Une équipe d’archéologues a fait une découverte remarquable dans un mausolée romain situé à Carmona, dans le sud de l’Espagne. Ces derniers ont en effet mis au jour ce qui semble être le plus ancien vin liquide jamais trouvé. L’étude archéochimique récemment publiée révèle non seulement la présence du précieux breuvage dans une urne funéraire, mais aussi des détails fascinants sur les pratiques viticoles romaines et les rituels funéraires de l’époque.
Une découverte exceptionnelle
En 2019, lors de fouilles à Carmona, les archéologues ont découvert une urne contenant un liquide mystérieux dans une tombe romaine. Après des analyses approfondies, l’équipe a confirmé qu’il s’agissait bien de vin grâce à l’identification de polyphénols spécifiques, des biomarqueurs couramment présents dans cette boisson alcoolisée.

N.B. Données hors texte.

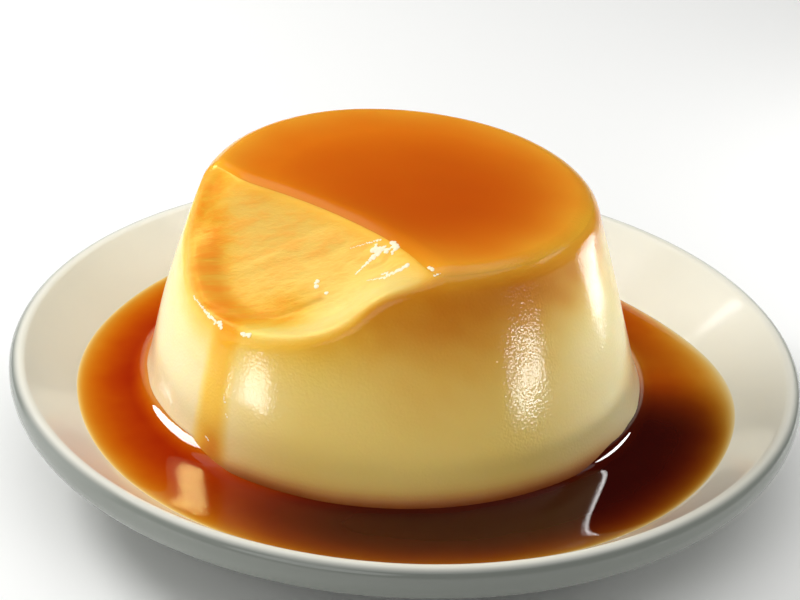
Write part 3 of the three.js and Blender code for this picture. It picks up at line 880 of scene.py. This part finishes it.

La découverte de ce vin liquide exceptionnellement ancien est d’autant plus remarquable qu’il est rare que des liquides se conservent aussi longtemps. La plupart des découvertes archéologiques liées au vin sont en effet généralement limitées à des résidus secs laissés sur des fragments de poterie. Par exemple, en 2017, des scientifiques ont découvert des preuves de vinification dans des poteries géorgiennes vieilles de 8 000 ans, mais sans trace de liquide.
Que révèlent les analyses ?
Ce liquide ancien, bien que d’apparence rouge brunâtre aujourd’hui, était à l’origine du vin blanc. Cette coloration s’explique par des siècles de transformations chimiques et le mélange avec les cendres d’un Romain incinéré, selon les chercheurs.
Le pH du liquide, mesuré à 7,5, est aussi nettement supérieur à celui des vins produits aujourd’hui dans la région de Jerez, en Andalousie. Ce pH élevé est attribué à la dégradation du vin au fil du temps.
Enfin, les analyses ont également montré une forte teneur en potassium. Ce profil minéral présente des similarités avec celui des vins fino modernes de Jerez, en Andalousie, que l’on doit aux sols calcaires de la région et aux méthodes de vinification spécifiques utilisées. La forte teneur en potassium de ce vin ancien pourrait donc provenir de sources similaires. Cependant, les chercheurs pensent qu’il est plus probable qu’elle soit en réalité le résultat de la présence des restes incinérés dans l’urne.

Les implications culturelles et historiques
Cette découverte n’est pas seulement un exploit scientifique : elle offre aussi un aperçu fascinant des pratiques culturelles et sociales de la Rome antique. Selon un communiqué de l’Université de Cordoue, les restes dans l’urne étaient masculins. Cette précision a son importance, car il était interdit aux femmes de boire du vin dans la Rome antique, ce qui témoigne donc d’une société divisée entre les sexes qui s’est propagée jusqu’à l’Espagne romaine.
Notez qu’une urne contenant des restes féminins a également été trouvée dans le même mausolée. Cependant, celle-ci ne contenait pas de vin, mais des pierres précieuses ambrées, un flacon de parfum et des restes de tissus de soie.
Ces objets mettent ainsi en lumière les différences dans les rites et les biens funéraires entre les hommes et les femmes à cette époque.